BBC salary list shows commercial arm shielding top stars
The BBC’s annual salary disclosure reveals a structural shift toward its commercial arm, masking the true cost of its biggest talent and signalling the changing economics of European public broadcasting.
The BBC has published its annual list of on-air talent earning more than £178,000 for the 2025-2026 financial year. Former Radio 2 breakfast host Scott Mills leads the published figures at nearly £750,000, a sharp increase from the previous year, despite his dismissal at the end of March.
The most significant detail is the absence of the corporation's most recognizable entertainers. Claudia Winkleman, Graham Norton and Michael McIntyre do not appear on the list because their programmes are produced by the BBC's commercial arm, BBC Studios, or independent production companies.
This exemption renders the annual disclosure an increasingly inaccurate measure of the broadcaster's total talent expenditure. By shifting premium entertainment programming to its commercial subsidiary, the BBC is effectively removing its highest costs from the public balance sheet. For European media analysts, this demonstrates how state-funded broadcasters are adapting to competitive market pressures without triggering political backlash over public sector pay.
Across Europe, publicly funded broadcasters face a dual mandate to produce popular content while justifying licence fee funding.
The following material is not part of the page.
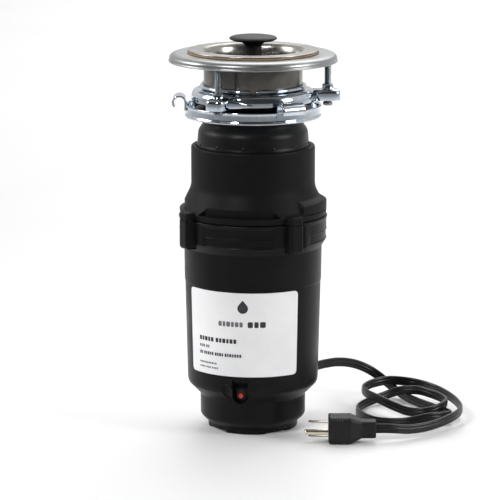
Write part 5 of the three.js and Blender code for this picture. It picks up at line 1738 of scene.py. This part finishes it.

The BBC's approach of utilizing BBC Studios to absorb top-tier talent costs offers a template for other continental broadcasters. It allows the organization to argue it is tightening its belt on presenter pay during a period of economic uncertainty.
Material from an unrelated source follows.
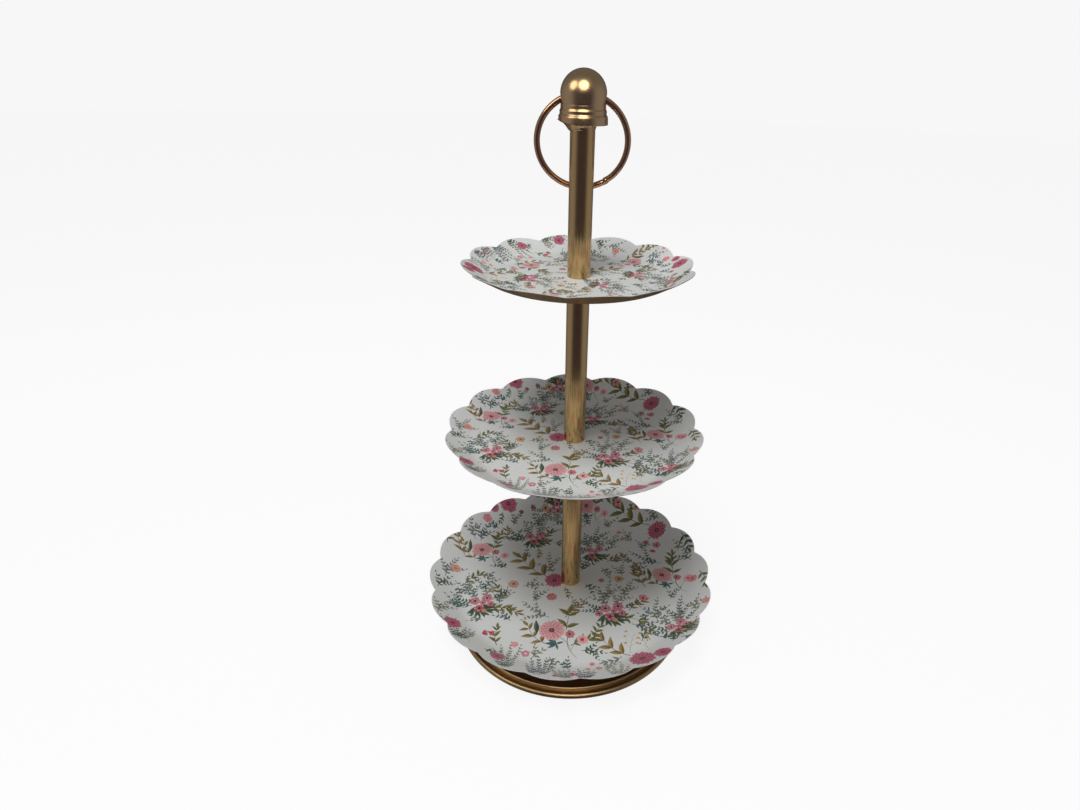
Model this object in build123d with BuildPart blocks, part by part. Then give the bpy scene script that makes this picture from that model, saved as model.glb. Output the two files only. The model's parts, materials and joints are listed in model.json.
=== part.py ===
"""Three-tier cake stand: scalloped trays on a screwed gold post, with a spun foot and a ring handle."""

from build123d import *
from math import asin, cos, degrees, radians, sin, sqrt, tan
import os

os.makedirs("parts", exist_ok=True)

# Driving dimensions, in millimetres. The origin is on the floor, on the post's axis, with +Z up.
SHEET = 1.0  # trays' sheet steel
POST_R, POST_WALL = 10.0, 1.0  # gold post tubes
THREAD_R = 4.0  # M8 studs and bolt, cut as plain shanks
THREAD_GAP = 0.05  # stud to tapped bore, on the radius
CLEAR_R = 4.3  # clearance holes for the M8 thread
INSERT_LENGTH = 14.0
INSERT_GAP = 0.05  # tapped insert to tube bore, on the radius
WASHER_R, WASHER_THICK = 9.4, 0.8  # fibre washers that keep metal off the enamel

FLOOR_Z = {"lower": 41.0, "middle": 214.0, "upper": 374.0}  # top face of each tray's floor
CUSP_R = {"lower": 141.1, "middle": 115.7, "upper": 93.8}  # notches between scallops
CUSP_RISE = {"lower": 13.0, "middle": 10.4, "upper": 10.2}  # height of the notches over the floor
SCALLOPS = {"lower": 18, "middle": 14, "upper": 12}
NOTCH_DEG = {"lower": -5.6, "middle": 4.0, "upper": -5.2}  # direction of the first notch from +X
SCALLOP_BULGE = 6.0  # crest of a scallop outside its notches
NOTCH_ROUND = 1.2
WALL_DEG = 30.0  # slope of the trays' rim
WALL_BEND_R = 25.0

FOOT_SHEET = 1.2
FOOT_BEAD_AT, FOOT_BEAD_R = (116.0, 2.9), 3.0  # rolled edge, ground flat where it meets the floor
FOOT_SMALL_BEAD_AT, FOOT_SMALL_BEAD_R = (110.9, 6.5), 1.8

CAP_TOP_Z, CAP_DOME_R = 536.5, 18.1
CAP_DOME_Z = CAP_TOP_Z - CAP_DOME_R
CAP_LIP_Z = 496.0
CAP_BORE_R, CAP_DOME_WALL = 16.0, 1.4
COLLAR_Z = (497.8, 503.0)  # brass collar between post and cap
BRAZE_FOOT_Z = 491.5

RING_R, RING_WIRE_R = 36.5, 2.5
PIVOT_Z, PIVOT_HALF_CHORD = 514.3, 16.9  # side holes of the cap, at mid wall
PIVOT_HOLE_R = 4.0
RING_REST_GAP = 0.15  # ring to post, where it leans
RING_JOINT_DEG, RING_JOINT_GAP_DEG = -50.0, 2.4  # brazed ends of the ring's wire


def washer(name, bottom, thick, outer, inner):
    with BuildPart() as ring:
        with BuildSketch(Plane.XY.offset(bottom)):
            Circle(outer)
            Circle(inner, mode=Mode.SUBTRACT)
        extrude(amount=thick)
    finish(ring, name)


def finish(piece, name):
    piece.part.label = name
    export_step(piece.part, f"parts/{name}.step")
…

Those who remain on the list are almost entirely drawn from news, radio and live sport—areas that remain firmly in-house. Laura Kuenssberg saw her pay rise to between £405,000 and £409,999. Greg James also received an increase, though political presenter Nick Robinson saw his pay fall from over £410,000 the prior year.
The most striking individual movement is Gary Lineker, whose salary dropped from a consistent £1.35 million over the previous three years to a bracket of £325,000 to £329,999. The reduction alters the hierarchy of the broadcaster's sports division, with Alan Shearer now the highest-paid listed football presenter at nearly £395,000, though his pay also fell.
Other notable shifts include Lauren Laverne dropping from nearly £400,000 to £235,000, while new entries like Gabby Logan and Nick Grimshaw appear. For competitors tracking the European media landscape, the data confirms a widening structural divide. It reveals incremental pay for core news staff, while the true market rate for premium entertainment is handled entirely off the public books.